13    The important point to emphasise at this juncture is that it is readily apparent that, despite decisions having been made in respect of the visa applications made by Afshin’s mother and sister, and despite the fact that Afshin was part of the same family unit as his mother, the Minister made no such decision in respect of Afshin’s visa application. There was no direct evidence which explained why the Minister made no decision in Afshin’s case. In the absence of any evidence to the contrary, I would infer that the Minister made no decision in Afshin’s case at this point in time because, over two and a half years earlier, Afshin had been convicted of the fairly minor criminal offences referred to earlier. There appears to be no other rational or reasonable explanation.

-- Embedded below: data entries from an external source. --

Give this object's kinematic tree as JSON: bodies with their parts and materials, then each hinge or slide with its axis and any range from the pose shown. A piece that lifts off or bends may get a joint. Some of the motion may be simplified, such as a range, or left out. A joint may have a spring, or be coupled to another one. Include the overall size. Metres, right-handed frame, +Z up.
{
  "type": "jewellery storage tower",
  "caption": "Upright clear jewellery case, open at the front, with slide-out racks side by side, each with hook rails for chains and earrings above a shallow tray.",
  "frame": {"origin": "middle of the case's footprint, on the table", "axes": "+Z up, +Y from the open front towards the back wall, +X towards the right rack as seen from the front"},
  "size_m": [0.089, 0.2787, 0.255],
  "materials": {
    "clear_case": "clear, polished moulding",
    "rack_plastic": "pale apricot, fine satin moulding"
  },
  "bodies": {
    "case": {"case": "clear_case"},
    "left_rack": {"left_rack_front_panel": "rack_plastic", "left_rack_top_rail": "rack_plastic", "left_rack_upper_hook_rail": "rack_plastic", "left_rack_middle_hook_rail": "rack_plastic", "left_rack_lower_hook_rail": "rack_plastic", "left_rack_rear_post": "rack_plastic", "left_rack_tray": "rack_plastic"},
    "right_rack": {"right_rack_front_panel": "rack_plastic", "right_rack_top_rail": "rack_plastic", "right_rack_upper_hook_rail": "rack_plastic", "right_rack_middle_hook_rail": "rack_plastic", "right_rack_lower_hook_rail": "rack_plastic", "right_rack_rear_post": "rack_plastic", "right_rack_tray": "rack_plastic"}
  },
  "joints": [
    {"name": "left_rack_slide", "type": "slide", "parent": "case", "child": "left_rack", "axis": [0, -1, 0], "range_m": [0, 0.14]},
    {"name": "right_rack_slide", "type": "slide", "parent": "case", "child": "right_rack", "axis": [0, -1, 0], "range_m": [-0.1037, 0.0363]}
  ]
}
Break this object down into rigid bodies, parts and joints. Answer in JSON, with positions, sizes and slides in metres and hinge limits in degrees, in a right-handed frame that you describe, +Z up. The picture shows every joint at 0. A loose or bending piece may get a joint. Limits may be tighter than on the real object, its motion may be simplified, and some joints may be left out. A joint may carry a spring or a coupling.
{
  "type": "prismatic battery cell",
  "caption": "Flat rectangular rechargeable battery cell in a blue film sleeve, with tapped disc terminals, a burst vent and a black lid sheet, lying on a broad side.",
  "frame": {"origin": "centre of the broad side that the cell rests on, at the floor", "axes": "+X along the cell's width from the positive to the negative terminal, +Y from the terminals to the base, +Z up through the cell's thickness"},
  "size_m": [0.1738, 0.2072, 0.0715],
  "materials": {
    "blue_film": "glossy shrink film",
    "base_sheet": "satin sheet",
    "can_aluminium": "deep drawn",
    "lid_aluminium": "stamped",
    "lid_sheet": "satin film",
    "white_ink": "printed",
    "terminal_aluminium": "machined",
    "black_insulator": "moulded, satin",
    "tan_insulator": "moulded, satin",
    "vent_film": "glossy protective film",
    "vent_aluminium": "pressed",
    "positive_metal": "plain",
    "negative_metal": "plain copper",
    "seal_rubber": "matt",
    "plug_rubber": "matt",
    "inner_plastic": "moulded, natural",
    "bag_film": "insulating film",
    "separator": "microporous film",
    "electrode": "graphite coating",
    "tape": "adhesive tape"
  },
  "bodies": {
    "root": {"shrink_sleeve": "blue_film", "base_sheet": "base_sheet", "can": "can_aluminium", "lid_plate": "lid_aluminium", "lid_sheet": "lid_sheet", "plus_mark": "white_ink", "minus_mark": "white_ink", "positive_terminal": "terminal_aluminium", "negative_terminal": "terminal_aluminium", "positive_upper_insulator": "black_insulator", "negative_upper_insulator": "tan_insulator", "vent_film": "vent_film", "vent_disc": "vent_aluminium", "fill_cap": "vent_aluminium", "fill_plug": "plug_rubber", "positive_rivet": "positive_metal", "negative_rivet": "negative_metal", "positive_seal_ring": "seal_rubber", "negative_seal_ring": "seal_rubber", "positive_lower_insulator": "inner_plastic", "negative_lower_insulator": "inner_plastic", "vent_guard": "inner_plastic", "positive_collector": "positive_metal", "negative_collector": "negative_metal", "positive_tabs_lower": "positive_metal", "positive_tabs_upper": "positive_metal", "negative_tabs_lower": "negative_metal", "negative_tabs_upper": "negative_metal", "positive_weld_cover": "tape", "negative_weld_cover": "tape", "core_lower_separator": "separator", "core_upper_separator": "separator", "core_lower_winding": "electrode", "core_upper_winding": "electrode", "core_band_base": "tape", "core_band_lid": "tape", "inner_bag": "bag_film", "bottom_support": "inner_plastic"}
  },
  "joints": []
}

14    What is perhaps even more significant is that, as will be seen, another three years passed and yet no decision was made in respect of Afshin’s visa application. No explanation whatsoever has been proffered for that over three-year delay. It would again appear that the only rational explanation is that the delay was occasioned by a number of incidents that occurred over that period that resulted in Afshin being convicted of various criminal offences. It might reasonably be ventured, however, that had Afshin’s visa application been decided promptly, along with his mother’s and sister’s applications, none of those events may have occurred.

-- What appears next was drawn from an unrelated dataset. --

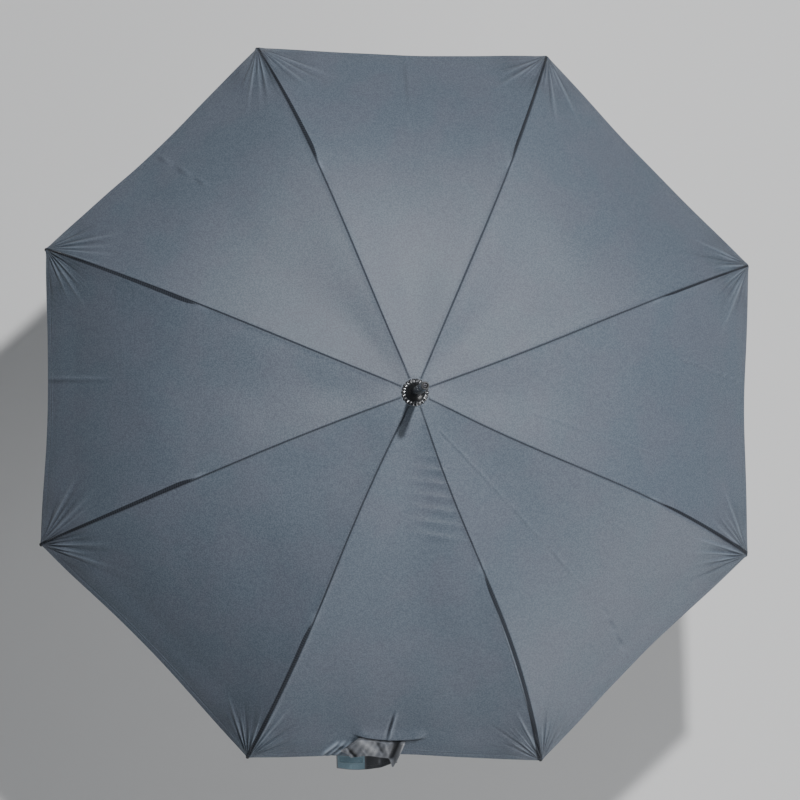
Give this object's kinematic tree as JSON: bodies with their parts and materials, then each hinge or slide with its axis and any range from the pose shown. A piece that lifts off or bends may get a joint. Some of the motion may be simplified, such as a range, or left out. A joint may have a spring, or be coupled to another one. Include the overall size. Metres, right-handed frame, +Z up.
{
  "type": "umbrella reflector",
  "caption": "Folding photographic umbrella reflector: dark fabric dome with a reflective inside, bowed ribs, forked stretchers and a runner that slides on a slim tube shaft.",
  "frame": {"origin": "centre of the flat bottom face of the shaft's end cap", "axes": "+Z runs up the shaft to the ferrule, the dome faces up; the ribs stand at 22.5 degrees and every 45 degrees from +X; the tie strap is at the hem facing -Y"},
  "size_m": [0.9264, 0.9396, 0.773],
  "materials": {
    "cloth": "woven, dark slate outside and silver inside",
    "strap": "folded tape",
    "patch": "hook and loop",
    "shaft_steel": "satin",
    "rib_steel": "black",
    "rod": "pultruded fibreglass",
    "wire": "bright",
    "rosette": "pressed",
    "black_plastic": "moulded",
    "rubber": "moulded"
  },
  "bodies": {
    "shaft_assembly": {"shaft": "shaft_steel", "end_cap": "rubber", "crown": "black_plastic", "crown_wire": "wire", "crown_pin": "wire", "stop_pin": "wire", "inner_rosette": "cloth", "rosette_washer": "rosette", "ferrule": "black_plastic", "ferrule_tip": "wire"},
    "rib_arm_1": {"rib_1": "rib_steel"},
    "rod_arm_1": {"rod_1": "rod", "rib_tip_1": "black_plastic", "canopy_1": "cloth"},
    "stretcher_arm_1": {"stretcher_1": "rib_steel"},
    "rib_arm_2": {"rib_2": "rib_steel"},
    "rod_arm_2": {"rod_2": "rod", "rib_tip_2": "black_plastic", "canopy_2": "cloth"},
    "stretcher_arm_2": {"stretcher_2": "rib_steel"},
    "rib_arm_3": {"rib_3": "rib_steel"},
    "rod_arm_3": {"rod_3": "rod", "rib_tip_3": "black_plastic", "canopy_3": "cloth"},
    "stretcher_arm_3": {"stretcher_3": "rib_steel"},
    "rib_arm_4": {"rib_4": "rib_steel"},
    "rod_arm_4": {"rod_4": "rod", "rib_tip_4": "black_plastic", "canopy_4": "cloth"},
    "stretcher_arm_4": {"stretcher_4": "rib_steel"},
    "rib_arm_5": {"rib_5": "rib_steel"},
    "rod_arm_5": {"rod_5": "rod", "rib_tip_5": "black_plastic", "canopy_5": "cloth"},
    "stretcher_arm_5": {"stretcher_5": "rib_steel"},
    "rib_arm_6": {"rib_6": "rib_steel"},
    "rod_arm_6": {"rod_6": "rod", "rib_tip_6": "black_plastic", "canopy_6": "cloth", "tie_strap": "strap", "strap_patch": "patch"},
    "stretcher_arm_6": {"stretcher_6": "rib_steel"},
    "rib_arm_7": {"rib_7": "rib_steel"},
    "rod_arm_7": {"rod_7": "rod", "rib_tip_7": "black_plastic", "canopy_7": "cloth"},
    "stretcher_arm_7": {"stretcher_7": "rib_steel"},
    "rib_arm_8": {"rib_8": "rib_steel"},
    "rod_arm_8": {"rod_8": "rod", "rib_tip_8": "black_plastic", "canopy_8": "cloth"},
    "stretcher_arm_8": {"stretcher_8": "rib_steel"},
    "runner_slide": {"runner": "black_plastic", "runner_wire": "wire"},
    "open_catch": {"open_catch": "wire"},
    "closed_catch": {"closed_catch": "wire"}
  },
  "joints": [
    {"name": "fold", "type": "hinge", "parent": "shaft_assembly", "child": "rib_arm_1", "pos_m": [0.01109, 0.00459, 0.66], "axis": [-0.3827, 0.9239, 0], "range_deg": [0, 79.7]},
    {"name": "rod_flex_1", "type": "hinge", "parent": "rib_arm_1", "child": "rod_arm_1", "pos_m": [0.20175, 0.08357, 0.62991], "axis": [0.3827, -0.9239, 0], "range_deg": [0, 17.93], "deforming": ["canopy_1"]},
    {"name": "stretcher_pivot_1", "type": "hinge", "parent": "rib_arm_1", "child": "stretcher_arm_1", "pos_m": [0.20175, 0.08357, 0.62991], "axis": [0.3827, -0.9239, 0], "range_deg": [0, 159.41]},
    {"name": "fold_2", "type": "hinge", "parent": "shaft_assembly", "child": "rib_arm_2", "pos_m": [0.00459, 0.01109, 0.66], "axis": [-0.9239, 0.3827, 0], "range_deg": [0, 79.7]},
    {"name": "rod_flex_2", "type": "hinge", "parent": "rib_arm_2", "child": "rod_arm_2", "pos_m": [0.08357, 0.20175, 0.62991], "axis": [0.9239, -0.3827, 0], "range_deg": [0, 17.93], "deforming": ["canopy_2"]},
    {"name": "stretcher_pivot_2", "type": "hinge", "parent": "rib_arm_2", "child": "stretcher_arm_2", "pos_m": [0.08357, 0.20175, 0.62991], "axis": [0.9239, -0.3827, 0], "range_deg": [0, 159.41]},
    {"name": "fold_3", "type": "hinge", "parent": "shaft_assembly", "child": "rib_arm_3", "pos_m": [-0.00459, 0.01109, 0.66], "axis": [-0.9239, -0.3827, 0], "range_deg": [0, 79.7]},
    {"name": "rod_flex_3", "type": "hinge", "parent": "rib_arm_3", "child": "rod_arm_3", "pos_m": [-0.08357, 0.20175, 0.62991], "axis": [0.9239, 0.3827, 0], "range_deg": [0, 17.93], "deforming": ["canopy_3"]},
    {"name": "stretcher_pivot_3", "type": "hinge", "parent": "rib_arm_3", "child": "stretcher_arm_3", "pos_m": [-0.08357, 0.20175, 0.62991], "axis": [0.9239, 0.3827, 0], "range_deg": [0, 159.41]},
    {"name": "fold_4", "type": "hinge", "parent": "shaft_assembly", "child": "rib_arm_4", "pos_m": [-0.01109, 0.00459, 0.66], "axis": [-0.3827, -0.9239, 0], "range_deg": [0, 79.7]},
    {"name": "rod_flex_4", "type": "hinge", "parent": "rib_arm_4", "child": "rod_arm_4", "pos_m": [-0.20175, 0.08357, 0.62991], "axis": [0.3827, 0.9239, 0], "range_deg": [0, 17.93], "deforming": ["canopy_4"]},
    {"name": "stretcher_pivot_4", "type": "hinge", "parent": "rib_arm_4", "child": "stretcher_arm_4", "pos_m": [-0.20175, 0.08357, 0.62991], "axis": [0.3827, 0.9239, 0], "range_deg": [0, 159.41]},
    {"name": "fold_5", "type": "hinge", "parent": "shaft_assembly", "child": "rib_arm_5", "pos_m": [-0.01109, -0.00459, 0.66], "axis": [0.3827, -0.9239, 0], "range_deg": [0, 79.7]},
    {"name": "rod_flex_5", "type": "hinge", "parent": "rib_arm_5", "child": "rod_arm_5", "pos_m": [-0.20175, -0.08357, 0.62991], "axis": [-0.3827, 0.9239, 0], "range_deg": [0, 17.93], "deforming": ["canopy_5"]},
    {"name": "stretcher_pivot_5", "type": "hinge", "parent": "rib_arm_5", "child": "stretcher_arm_5", "pos_m": [-0.20175, -0.08357, 0.62991], "axis": [-0.3827, 0.9239, 0], "range_deg": [0, 159.41]},
    {"name": "fold_6", "type": "hinge", "parent": "shaft_assembly", "child": "rib_arm_6", "pos_m": [-0.00459, -0.01109, 0.66], "axis": [0.9239, -0.3827, 0], "range_deg": [0, 79.7]},
    {"name": "rod_flex_6", "type": "hinge", "parent": "rib_arm_6", "child": "rod_arm_6", "pos_m": [-0.08357, -0.20175, 0.62991], "axis": [-0.9239, 0.3827, 0], "range_deg": [0, 17.93], "deforming": ["canopy_6", "tie_strap", "strap_patch"]},
    {"name": "stretcher_pivot_6", "type": "hinge", "parent": "rib_arm_6", "child": "stretcher_arm_6", "pos_m": [-0.08357, -0.20175, 0.62991], "axis": [-0.9239, 0.3827, 0], "range_deg": [0, 159.41]},
    {"name": "fold_7", "type": "hinge", "parent": "shaft_assembly", "child": "rib_arm_7", "pos_m": [0.00459, -0.01109, 0.66], "axis": [0.9239, 0.3827, 0], "range_deg": [0, 79.7]},
    {"name": "rod_flex_7", "type": "hinge", "parent": "rib_arm_7", "child": "rod_arm_7", "pos_m": [0.08357, -0.20175, 0.62991], "axis": [-0.9239, -0.3827, 0], "range_deg": [0, 17.93], "deforming": ["canopy_7"]},
    {"name": "stretcher_pivot_7", "type": "hinge", "parent": "rib_arm_7", "child": "stretcher_arm_7", "pos_m": [0.08357, -0.20175, 0.62991], "axis": [-0.9239, -0.3827, 0], "range_deg": [0, 159.41]},
    {"name": "fold_8", "type": "hinge", "parent": "shaft_assembly", "child": "rib_arm_8", "pos_m": [0.01109, -0.00459, 0.66], "axis": [0.3827, 0.9239, 0], "range_deg": [0, 79.7]},
    {"name": "rod_flex_8", "type": "hinge", "parent": "rib_arm_8", "child": "rod_arm_8", "pos_m": [0.20175, -0.08357, 0.62991], "axis": [-0.3827, -0.9239, 0], "range_deg": [0, 17.93], "deforming": ["canopy_8"]},
    {"name": "stretcher_pivot_8", "type": "hinge", "parent": "rib_arm_8", "child": "stretcher_arm_8", "pos_m": [0.20175, -0.08357, 0.62991], "axis": [-0.3827, -0.9239, 0], "range_deg": [0, 159.41]},
    {"name": "runner_hinge", "type": "hinge", "parent": "stretcher_arm_1", "child": "runner_slide", "pos_m": [0.01109, 0.00459, 0.59982], "axis": [-0.3827, 0.9239, 0], "range_deg": [0, 79.7]},
    {"name": "open_catch_press", "type": "slide", "parent": "shaft_assembly", "child": "open_catch", "axis": [-1, 0, 0], "range_m": [0, 0.0024], "stiffness_N_per_m": 300, "springref_m": -0.001},
    {"name": "closed_catch_press", "type": "slide", "parent": "shaft_assembly", "child": "closed_catch", "axis": [-1, 0, 0], "range_m": [0, 0.0024], "stiffness_N_per_m": 300, "springref_m": -0.001}
  ],
  "couplings": [
    {"joint": "rod_flex_1", "follows": "fold", "ratio": 0.225},
    {"joint": "stretcher_pivot_1", "follows": "fold", "ratio": 2},
    {"joint": "fold_2", "follows": "fold", "ratio": 1},
    {"joint": "rod_flex_2", "follows": "fold", "ratio": 0.225},
    {"joint": "stretcher_pivot_2", "follows": "fold", "ratio": 2},
    {"joint": "fold_3", "follows": "fold", "ratio": 1},
    {"joint": "rod_flex_3", "follows": "fold", "ratio": 0.225},
    {"joint": "stretcher_pivot_3", "follows": "fold", "ratio": 2},
    {"joint": "fold_4", "follows": "fold", "ratio": 1},
    {"joint": "rod_flex_4", "follows": "fold", "ratio": 0.225},
    {"joint": "stretcher_pivot_4", "follows": "fold", "ratio": 2},
    {"joint": "fold_5", "follows": "fold", "ratio": 1},
    {"joint": "rod_flex_5", "follows": "fold", "ratio": 0.225},
    {"joint": "stretcher_pivot_5", "follows": "fold", "ratio": 2},
    {"joint": "fold_6", "follows": "fold", "ratio": 1},
    {"joint": "rod_flex_6", "follows": "fold", "ratio": 0.225},
    {"joint": "stretcher_pivot_6", "follows": "fold", "ratio": 2},
    {"joint": "fold_7", "follows": "fold", "ratio": 1},
    {"joint": "rod_flex_7", "follows": "fold", "ratio": 0.225},
    {"joint": "stretcher_pivot_7", "follows": "fold", "ratio": 2},
    {"joint": "fold_8", "follows": "fold", "ratio": 1},
    {"joint": "rod_flex_8", "follows": "fold", "ratio": 0.225},
    {"joint": "stretcher_pivot_8", "follows": "fold", "ratio": 2},
    {"joint": "runner_hinge", "follows": "fold", "ratio": 1}
  ]
}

March 2018 – immigration detention

15    In early March 2018, Afshin was dismissed on the first day of his employment in a trade, apparently because he was thought not to possess the necessary skills. Afshin became angry and sent a threatening text to his erstwhile employer. Worse still, he attended his employer’s house and damaged his car. As a result, Afshin was charged with using a carriage service to menace, harass or offend, destroying or damaging property, and stalking or intimidating. It would seem that Afshin pleaded guilty to the first of those offences on 7 March 2018, shortly after being charged, and pleaded guilty to the further offences a few months later. In relation to the first offence, Afshin was convicted and released, without passing sentence on him, upon him entering a recognizance to be of good behaviour for 12 months. He was similarly sentenced to good behaviour bonds in relation to the other two offences.

16    While Afshin received non-custodial sentences in respect of those offences, the Minister nevertheless decided to cancel his bridging visa with the result that, on 7 March 2018, he was taken into immigration detention. Afshin has effectively been in immigration detention since that time, though he has spent some short period in prison. He is currently on remand in respect of an offence allegedly committed while in immigration detention.

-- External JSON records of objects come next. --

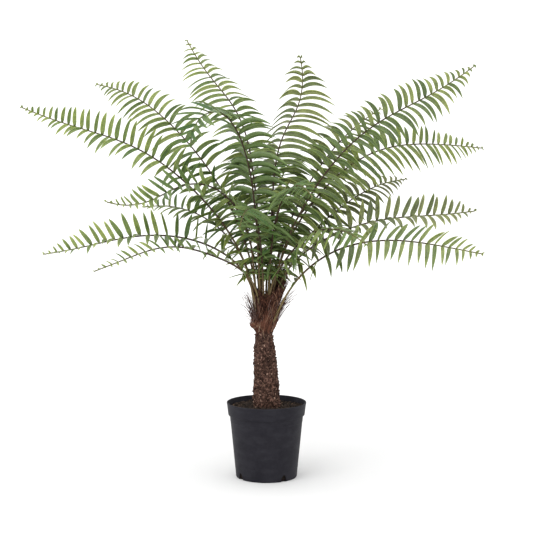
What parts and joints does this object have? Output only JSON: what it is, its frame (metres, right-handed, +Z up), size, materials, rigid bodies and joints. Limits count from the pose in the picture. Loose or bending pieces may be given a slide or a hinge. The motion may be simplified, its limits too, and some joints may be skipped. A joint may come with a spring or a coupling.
{
  "type": "potted fern",
  "caption": "Fern with long arching feathery fronds rising from a fibrous trunk that stands in a tapered nursery pot of soil.",
  "frame": {"origin": "centre of the underside of the pot, on the surface the pot stands on", "axes": "+Z up along the pot's axis, -Y towards the side the plant is usually seen from, +X to that viewer's right"},
  "size_m": [1.0222, 0.6434, 0.9594],
  "materials": {
    "pot": "matte",
    "soil": "rough",
    "trunk": "rough",
    "sheath": "rough",
    "leaf": "satin"
  },
  "bodies": {
    "root": {"pot": "pot", "potting_soil": "soil", "trunk": "trunk", "crown_sheath": "sheath", "frond_01": "leaf", "frond_02": "leaf", "frond_03": "leaf", "frond_04": "leaf", "frond_05": "leaf", "frond_06": "leaf", "frond_07": "leaf", "frond_08": "leaf", "frond_09": "leaf", "frond_10": "leaf", "frond_11": "leaf", "frond_12": "leaf", "frond_13": "leaf", "frond_14": "leaf", "frond_15": "leaf", "frond_16": "leaf", "frond_17": "leaf", "frond_18": "leaf", "frond_19": "leaf", "frond_20": "leaf", "frond_21": "leaf", "frond_22": "leaf", "frond_23": "leaf", "frond_24": "leaf"}
  },
  "joints": []
}
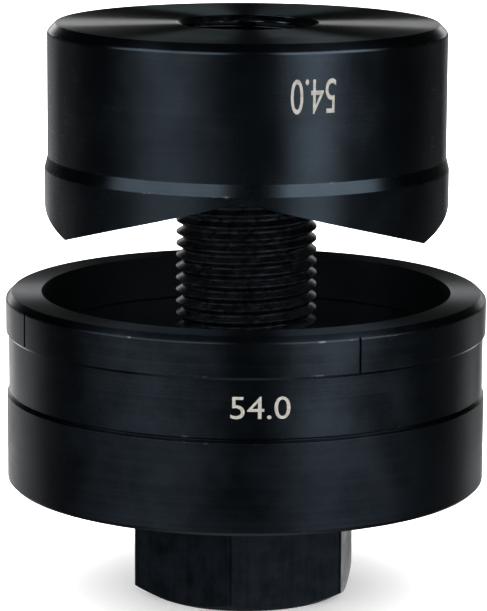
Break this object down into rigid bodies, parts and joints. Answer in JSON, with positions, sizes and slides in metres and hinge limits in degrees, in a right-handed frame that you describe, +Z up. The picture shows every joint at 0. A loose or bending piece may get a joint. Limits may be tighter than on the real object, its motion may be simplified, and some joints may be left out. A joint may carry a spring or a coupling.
{
  "type": "sheet metal hole punch",
  "caption": "Round sheet metal hole punch: a pointed punch is drawn down a hexagon-headed screw, on a ball thrust bearing, through the sheet and into a cupped die.",
  "frame": {"origin": "centre of the hexagon head's lower face, on the screw's axis", "axes": "+Z up along the screw, from its head to the punch; -Y is the side that the picture shows"},
  "size_m": [0.0646, 0.0646, 0.0771],
  "materials": {
    "blackened_steel": "turned tool steel with a black oxide coat, satin and lightly oiled",
    "blackened_screw_steel": "rolled thread and milled hexagon, black oxide, satin",
    "bearing_steel": "ground, bright, oiled",
    "polished_ball_steel": "polished",
    "cage_brass": "stamped, satin",
    "spring_steel": "phosphated, matt"
  },
  "bodies": {
    "die_body": {"die": "blackened_steel", "bearing_upper_race": "bearing_steel"},
    "screw_body": {"draw_screw": "blackened_screw_steel", "bearing_lower_race": "bearing_steel", "retaining_ring": "spring_steel"},
    "cage_body": {"bearing_ball_cage": "cage_brass", "bearing_balls": "polished_ball_steel"},
    "punch_body": {"punch": "blackened_steel"}
  },
  "joints": [
    {"name": "punch_travel", "type": "slide", "parent": "die_body", "child": "punch_body", "axis": [0, 0, 1], "range_m": [-0.0254, 0.00952]},
    {"name": "screw_turn", "type": "hinge", "parent": "die_body", "child": "screw_body", "pos_m": [0, 0, 0], "axis": [0, 0, 1], "range_deg": [-2160.05, 5760.05]},
    {"name": "ball_cage_turn", "type": "hinge", "parent": "die_body", "child": "cage_body", "pos_m": [0, 0, 0.0151], "axis": [0, 0, 1], "range_deg": [-1080.03, 2880.03]}
  ],
  "couplings": [
    {"joint": "screw_turn", "follows": "punch_travel", "rad_per_m": -3957.9},
    {"joint": "ball_cage_turn", "follows": "punch_travel", "rad_per_m": -1979}
  ]
}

April 2018 to November 2019 – incidents in immigration detention

17    Afshin’s time in immigration detention has been difficult. Incidents that have occurred in the centres where Afshin has been detained have led to him being charged and convicted of various offences. When one considers the facts and circumstances of those offences, it is difficult to avoid the conclusion that they were largely the product of the circumstances of Afshin’s detention and his understandable sense of frustration and hopelessness.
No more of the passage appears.